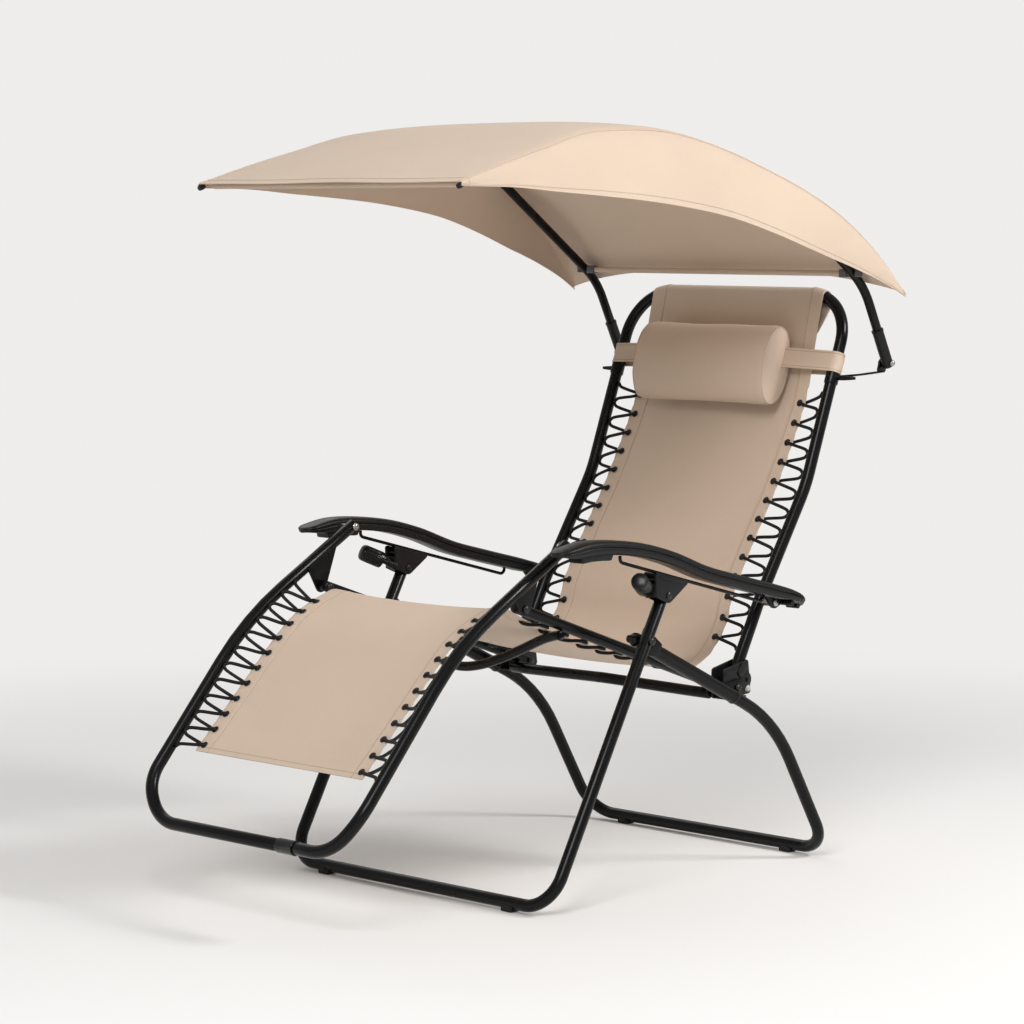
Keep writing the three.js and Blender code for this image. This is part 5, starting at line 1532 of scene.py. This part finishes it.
class LOUNGER_OT_canopy_cover(bpy.types.Operator):
    """The fabric cover: a crowned top, side panels under a seam along each arm, and hems all round"""
    bl_idname = "lounger.canopy_cover"
    bl_label = "Canopy Cover"

    # Steps down each side panel and across the top
    sides = 9
    tops = 44

    def execute(self, context):
        rows = self.hemmed(self.softened([self.row(row) for row in canopy_table(85)], 2))
        cover = sheet_grid("canopy_cloth", [[spot(*p) for p in row] for row in rows])
        use_modifier(cover, "SOLIDIFY", thickness=COVER_THICK, offset=-1)
        cover = smoothed(cover, 60)
        settle(cover, "canopy", "beige_fabric", "canopy_cover")
        self.seams(rows)
        return {"FINISHED"}

    def row(self, row):
        """Points of one row from the right hem over both ridges to the left hem"""
        points = []
        top_right = ridge_spot(row, -1)
        hem_right = hem_spot(row, -1)
        for n in range(self.sides):
            share = n / self.sides
            bulge = 5 * math.sin(math.pi * share) * min(1, (top_right - hem_right).length / 120)
            place = hem_right.lerp(top_right, share)
            points.append(place + Vector((-bulge, 0, 0)))
        for n in range(self.tops + 1):
            across = 2 * n / self.tops - 1
            points.append(ridge_spot(row, math.copysign(abs(across) ** 0.94, across)))
        return points + [Vector((-p.x, p.y, p.z)) for p in points[self.sides - 1::-1]]

    def softened(self, rows, rounds):
        """Rounds the cloth over the arms, and leaves the rest as it is"""
        ridges = (self.sides, self.sides + self.tops)
        for _ in range(rounds):
            softer = [list(row) for row in rows]
            for r, row in enumerate(rows):
                for ridge in ridges:
                    for c in (ridge - 1, ridge, ridge + 1):
                        softer[r][c] = row[c] * 0.6 + (row[c - 1] + row[c + 1]) * 0.2
            rows = softer
        return rows

    def hemmed(self, rows):
        """Lifts the hems by half the cloth's thickness and adds faint waves near the front and rear edges"""
        count = len(rows)
        width = len(rows[0])
        result = []
        for r, row in enumerate(rows):
            line = []
            for c, place in enumerate(row):
                ahead = rows[min(count - 1, r + 1)][c] - rows[max(0, r - 1)][c]
                across = row[min(width - 1, c + 1)] - row[max(0, c - 1)]
                normal = across.cross(ahead)
                normal = normal.normalized() if normal.length else Vector((0, 0, 1))
                if normal.z < 0:
                    normal = -normal
                hem = 0.8 if r in (0, 1, count - 1, count - 2) or c in (0, 1, width - 1, width - 2) else 0.0
                along_share = r / (count - 1)
                near_rear = math.exp(-((along_share - 1) / 0.12) ** 2)
                near_front = math.exp(-(along_share / 0.1) ** 2)
                x = place.x / CANOPY_HALF
                wave = 1.1 * near_rear * math.sin(9 * x + 4 * along_share) * (1 - x * x)
                wave += 0.9 * near_front * math.sin(7 * x + 1.3) * (1 - x * x)
                line.append(place + normal * (hem + wave))
            result.append(line)
        return result

    def flat_size(self, rows):
        middle = len(rows[0]) // 2
        long_way = sum((b[middle] - a[middle]).length for a, b in zip(rows, rows[1:]))
        half_way = rows[len(rows) // 2]
        wide = sum((b - a).length for a, b in zip(half_way, half_way[1:]))
        return (wide / 1000, long_way / 1000)

    def area(self, rows):
        total = 0.0
        for upper, lower in zip(rows, rows[1:]):
            for a, b, c, d in zip(upper, upper[1:], lower, lower[1:]):
                total += ((b - a).cross(c - a).length + (c - b).cross(d - b).length) / 2
        return total / 1e6

    def seams(self, rows):
        """A felled seam along each arm and the stitching of the hems"""
        for side, name, column in ((1, "left", self.sides + self.tops), (-1, "right", self.sides)):
            path = [spot(*(row[column] + Vector((0, 0, 0.5)))) for row in rows[::2]]
            settle(welt_tube(f"canopy_seam_{name}", path, 0.003), "canopy", "hem_fabric")
        count = len(rows)
        front = [spot(*(p + Vector((0, 0, 0.3)))) for p in rows[1]]
        rear = [spot(*(p + Vector((0, 0, 0.3)))) for p in rows[count - 2]]
        right = [spot(*(row[0].lerp(row[1], 0.7) + Vector((-0.3, 0, 0.2)))) for row in rows]
        left = [spot(*(row[-1].lerp(row[-2], 0.7) + Vector((0.3, 0, 0.2)))) for row in rows]
        lines = [tube("canopy_stitch", path, 0.0009, sides=6, rounded=False)
                 for path in (front, rear, right, left)]
        settle(joined("canopy_stitching", lines), "canopy", "thread")


class LOUNGER_OT_canopy_frame(bpy.types.Operator):
    """Bent canopy arms, their sleeves, brackets and bolts, the battens, clips and corner tips"""
    bl_idname = "lounger.canopy_frame"
    bl_label = "Canopy Frame"

    def execute(self, context):
        lean = unit(CANOPY_PIVOT, CANOPY_BEND)
        table = canopy_table(60)
        inner = [ridge_spot(row) + Vector((-11, 0, -11)) for row in table]
        ridge = [p for p in inner if CANOPY_FRONT + 30 < p.y < CANOPY_JOIN[0] - 60][::-1]
        bend = bent_path([(at(CANOPY_LANE, along(CANOPY_PIVOT, lean, 44)), 0),
                          (at(CANOPY_LANE, CANOPY_BEND), 150), (at(CANOPY_LANE, CANOPY_JOIN), 0)])
        knots = [at(CANOPY_LANE, CANOPY_JOIN)] + [spot(*p) for p in ridge[::4]]
        run = curve_through([bend[-2]] + knots, 5)[5:]
        arm = tube("canopy_arm_tube", bend[:-1] + run, 0.017, 20)
        settle_pair(arm, "canopy", "satin_black_paint", "canopy_arm")
        self.sleeve(lean)
        self.bracket()
        pivot = bolt("canopy_pin", CANOPY_PIVOT, CANOPY_LANE - 18.3, CANOPY_LANE + 14.4, 3.0, 5.5)
        settle_pair(pivot, "back", "zinc_steel", "canopy_pivot_bolt")
        self.battens(inner)
        tip = ridge_spot(table[0])
        corner = turned("canopy_tip", [(0, -5), (3.0, -4.4), (4.4, -3), (5.0, 0), (5.0, 7), (4.2, 9), (0, 9.5)],
                        spot(tip.x - 6, tip.y + 5, tip.z - 5), Vector((0.1, -1, -0.35)), 20)
        settle_pair(corner, "canopy", "black_plastic")
        return {"FINISHED"}

    def sleeve(self, lean):
        shell = tube("canopy_sleeve_shell", [at(CANOPY_LANE, along(CANOPY_PIVOT, lean, d)) for d in
                                             (-8, -4, 10, 30, 50, 65, 69)], 0.021, 20)
        collar = turned("canopy_sleeve_collar", [(10.0, 0), (11.2, 0.8), (11.2, 4.6), (10.2, 5.4), (8.6, 5.6)],
                        at(CANOPY_LANE, along(CANOPY_PIVOT, lean, 64)), Vector((0, *lean)), 28)
        sleeve = joined("canopy_sleeve_piece", [shell, collar])
        settle_pair(sleeve, "canopy", "black_plastic", "canopy_sleeve")

    def bracket(self):
        """A flat strip from the back tube out to the ear that carries the canopy's pivot"""
        y, z = CANOPY_PIVOT
        axis = unit(BACK_ELBOW, BACK_TOP)
        level = z - 26
        on_back = BACK_ELBOW[0] + (level - BACK_ELBOW[1]) * axis[0] / axis[1]
        ear_x = CANOPY_LANE - 10.5 - 0.3 - PLATE_THICK
        root_x = BACK_LANE + 6
        reach = ear_x + PLATE_THICK - root_x

        def strip_corner(share, side):
            depth = on_back + (y - 6 - on_back) * share ** 1.5 + side * (8 - 1.5 * share)
            return spot(root_x + reach * share, depth, level + 8 * share ** 2)

        shares = [n / 14 for n in range(15)]
        corners = [strip_corner(share, -1) for share in shares]
        corners += [strip_corner(share, 1) for share in reversed(shares)]
        strip = extruded("canopy_strip", corners, (0, 0, PLATE_THICK / 1000), 0.7)
        ear = plate("canopy_ear", hull([(y, z, 9), (y - 7, level + 14, 6), (y + 4, level + 14, 6)]),
                    ear_x, ear_x + PLATE_THICK)
        root = on_back + (y - 6 - on_back) * 0.12
        sections = ((10, 8, 4), (24, 8, 4), (40, 7, 3), (44, 6.4, 2.2))
        stub = loft("canopy_stub", [[spot(BACK_LANE + out, root + n * wide, level - 1 + m * thick)
                                     for n, m in ((-1, -1), (-1, 1), (1, 1), (1, -1))]
                                    for out, wide, thick in sections])
        clamp = turned("canopy_clamp", [(11.2, -13), (12.6, -12.2), (12.9, -10), (12.9, 10), (12.6, 12.2),
                                        (11.2, 13)], at(BACK_LANE, (on_back, level)), Vector((0, *axis)), 28)
        piece = joined("canopy_bracket_piece", [strip, ear, bevelled(stub, 0.8), clamp])
        settle_pair(piece, "back", "satin_black_paint", "canopy_bracket")

    def battens(self, inner):
        """Cross rods in pockets under the cover, with the plastic clips that hold the rear one"""
        near = min(inner, key=lambda p: abs(p.y - FRONT_BATTEN_Y))
        run = (CANOPY_BEND[0] - REAR_BATTEN_Y) / (CANOPY_BEND[0] - CANOPY_JOIN[0])
        rear_z = CANOPY_BEND[1] + run * (CANOPY_JOIN[1] - CANOPY_BEND[1])
        for end, y, z, half in (("front", FRONT_BATTEN_Y, near.z, near.x - 9.1),
                                ("rear", REAR_BATTEN_Y, rear_z, CANOPY_LANE - 8.8)):
            path = [spot(x, y, z) for x in (-half, -half / 2, 0, half / 2, half)]
            settle(welt_tube(f"{end}_batten_pocket", path, 0.0105), "canopy", "hem_fabric", f"{end}_batten")
        clips = []
        for name, x0, x1, deep, z0, z1 in (("batten_clip", -27, -9.4, 9, -7, 8),
                                           ("batten_clip_outer", 9.4, 17, 8, -6, 7)):
            lowest = (CANOPY_LANE + x0, REAR_BATTEN_Y - deep, rear_z + z0)
            highest = (CANOPY_LANE + x1, REAR_BATTEN_Y + deep, rear_z + z1)
            clips.append(block(name, lowest, highest, 2.0))
        settle_pair(joined("batten_clips", clips), "canopy", "clip_plastic")


class LOUNGER_PT_panel(bpy.types.Panel):
    """The lounger's pieces in the order in which they are made"""
    bl_idname = "LOUNGER_PT_panel"
    bl_label = "Reclining Sun Lounger"
    bl_space_type = "VIEW_3D"
    bl_region_type = "UI"
    bl_category = "Lounger"

    def draw(self, context):
        layout = self.layout
        for group in (context.scene.lounger_sizes, context.scene.lounger_colours):
            for key in group.__annotations__:
                layout.prop(group, key)
        for operator in OPERATORS:
            layout.operator(operator.bl_idname)


OPERATORS = (
    LOUNGER_OT_stage, LOUNGER_OT_lacing, LOUNGER_OT_legs, LOUNGER_OT_seat_frame, LOUNGER_OT_hub_plates,
    LOUNGER_OT_foot_frame, LOUNGER_OT_back_frame, LOUNGER_OT_sling, LOUNGER_OT_arms, LOUNGER_OT_locks,
    LOUNGER_OT_headrest, LOUNGER_OT_canopy_frame, LOUNGER_OT_canopy_cover,
)
CLASSES = (LoungerSizes, LoungerColours, *OPERATORS, LOUNGER_PT_panel)


def register():
    for kind in CLASSES:
        bpy.utils.register_class(kind)
    bpy.types.Scene.lounger_sizes = bpy.props.PointerProperty(type=LoungerSizes)
    bpy.types.Scene.lounger_colours = bpy.props.PointerProperty(type=LoungerColours)


def unregister():
    del bpy.types.Scene.lounger_colours
    del bpy.types.Scene.lounger_sizes
    for kind in reversed(CLASSES):
        bpy.utils.unregister_class(kind)


def main():
    register()
    bpy.ops.lounger.stage()
    bpy.ops.lounger.lacing()
    bpy.ops.lounger.legs()
    bpy.ops.lounger.seat_frame()
    bpy.ops.lounger.hub_plates()
    bpy.ops.lounger.foot_frame()
    bpy.ops.lounger.back_frame()
    bpy.ops.lounger.sling()
    bpy.ops.lounger.arms()
    bpy.ops.lounger.locks()
    bpy.ops.lounger.headrest()
    bpy.ops.lounger.canopy_frame()
    bpy.ops.lounger.canopy_cover()


if __name__ == "__main__":
    main()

^^^^^^^^^^^^^^^^

In the listing above, reproduce the first line and each one after it through the line that contains "return points +".

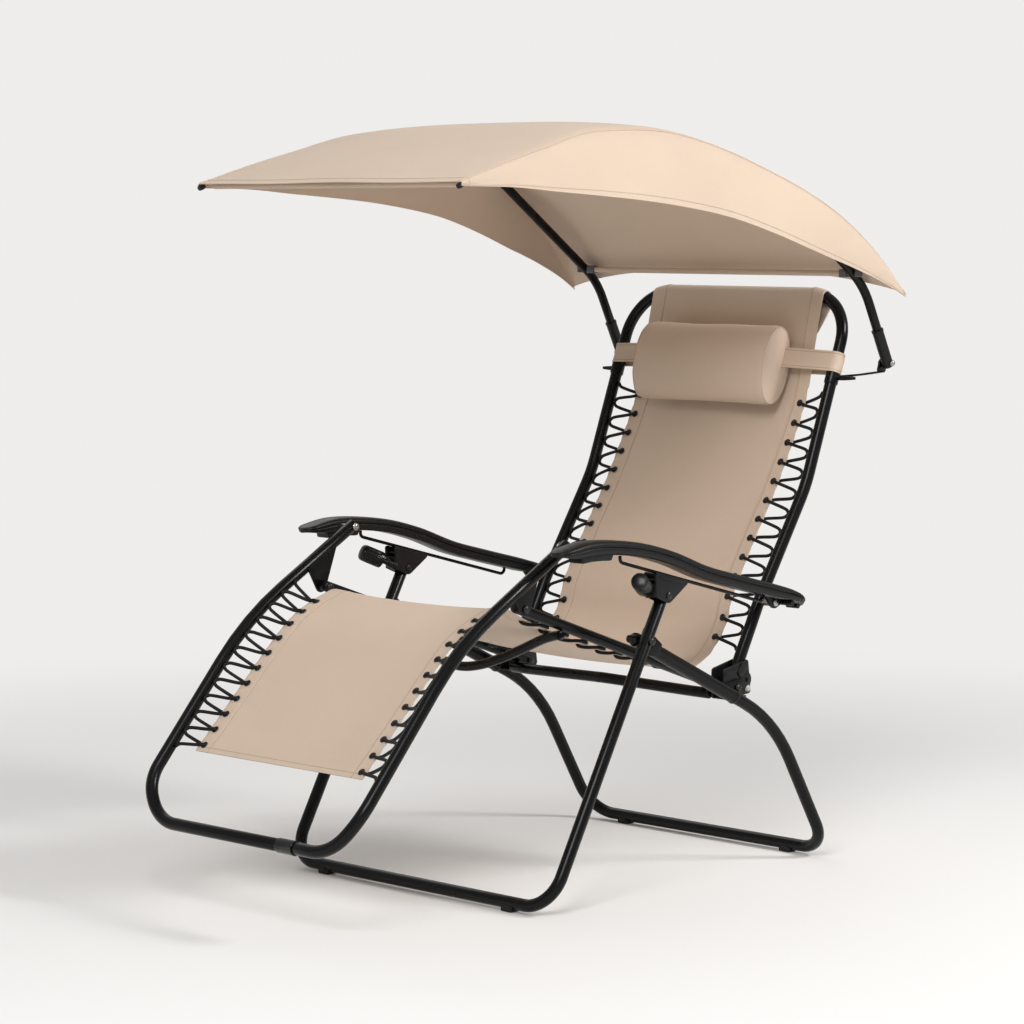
Keep writing the three.js and Blender code for this image. This is part 5, starting at line 1532 of scene.py. This part finishes it.
class LOUNGER_OT_canopy_cover(bpy.types.Operator):
    """The fabric cover: a crowned top, side panels under a seam along each arm, and hems all round"""
    bl_idname = "lounger.canopy_cover"
    bl_label = "Canopy Cover"

    # Steps down each side panel and across the top
    sides = 9
    tops = 44

    def execute(self, context):
        rows = self.hemmed(self.softened([self.row(row) for row in canopy_table(85)], 2))
        cover = sheet_grid("canopy_cloth", [[spot(*p) for p in row] for row in rows])
        use_modifier(cover, "SOLIDIFY", thickness=COVER_THICK, offset=-1)
        cover = smoothed(cover, 60)
        settle(cover, "canopy", "beige_fabric", "canopy_cover")
        self.seams(rows)
        return {"FINISHED"}

    def row(self, row):
        """Points of one row from the right hem over both ridges to the left hem"""
        points = []
        top_right = ridge_spot(row, -1)
        hem_right = hem_spot(row, -1)
        for n in range(self.sides):
            share = n / self.sides
            bulge = 5 * math.sin(math.pi * share) * min(1, (top_right - hem_right).length / 120)
            place = hem_right.lerp(top_right, share)
            points.append(place + Vector((-bulge, 0, 0)))
        for n in range(self.tops + 1):
            across = 2 * n / self.tops - 1
            points.append(ridge_spot(row, math.copysign(abs(across) ** 0.94, across)))
        return points + [Vector((-p.x, p.y, p.z)) for p in points[self.sides - 1::-1]]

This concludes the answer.